The city is expected to review annexation later this year to determine if it should be pursued in the next legislative session. The city’s primary goal for the 2016 session is approving an expanded homestead tax exemption for seniors.
Some residents of Medlock Park raised concerns about the bill’s status, noting it is on the agenda for a meeting of the DeKalb County Senate Delegation on Feb. 4 at 1 p.m. at the Capitol.
State Sen.

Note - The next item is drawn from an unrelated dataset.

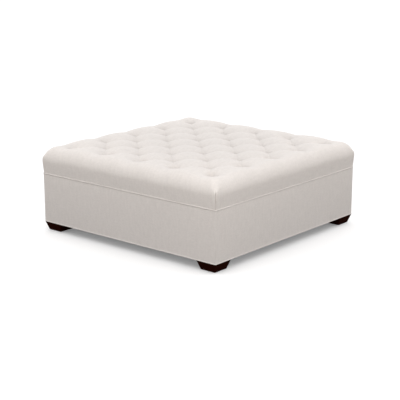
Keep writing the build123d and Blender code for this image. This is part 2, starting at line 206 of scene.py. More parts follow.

Elena Parent told Decaturish, “My intention in having it on agenda in the first place was for both sides to be heard, but I was always clear about the fact that I did not believe there was much appetite for annexations in the delegation this year.”
On the afternoon of Feb. 3, Stephanie Tanner, assistant to Senator Parent, said via email, “I just wanted to let you know that Senator [Gloria] Butler’s office is going to try to send out an updated agenda removing the Decatur annexation bill from tomorrow’s agenda.”
A copy of the agenda forwarded later in the afternoon showed that the discussion of the annexation bill had been removed.
There’s also a petition circulating urging legislators to vote against the annexation plan.
Here is the full statement that appeared on the city’s Decatur Minute blog:
The City of Decatur’s primary interest during the 2016 Georgia General Assembly session is to support the passage of homestead exemption legislation amending and creating tax relief for our resident homeowners, particularly for seniors. Mayor Patti Garrett said, “Property tax relief for long-time residents who have been a part of our community for many years is our top priority, and we are focused on getting homestead exemption legislation passed this session.”
School Board Chair Annie Caiola said, “Over the past decade there have been significant austerity cuts to the State’s education budget, meaning that local residents have had to pay more and more property taxes in order to maintain the strength of our school system. The increasing property taxes are forcing too many seniors out of our community, and it needs to stop. The City Schools of Decatur School Board strongly supports legislation that will exempt our seniors from ad valorem school taxes.”
Proposed homestead exemption legislation would authorize referendums in November, 2016 and, if approved by the voters, would be effective in 2017.
In the 2015 General Assembly HB 663 was adopted by the Georgia House of Representatives that authorized a referendum to annex areas to the east of the existing city limits of Decatur. “We have new City leadership, a new School Superintendent and new Board of Education leadership,” said Mayor Garrett, “and we need to look at a variety of issues, including annexation, so we will not be pursuing adoption of HB 663 by the Georgia Senate during the 2016 session.”
It is anticipated that the City Commission and the Board of Education will revisit annexation later in 2016 to determine what options should be pursued in the future.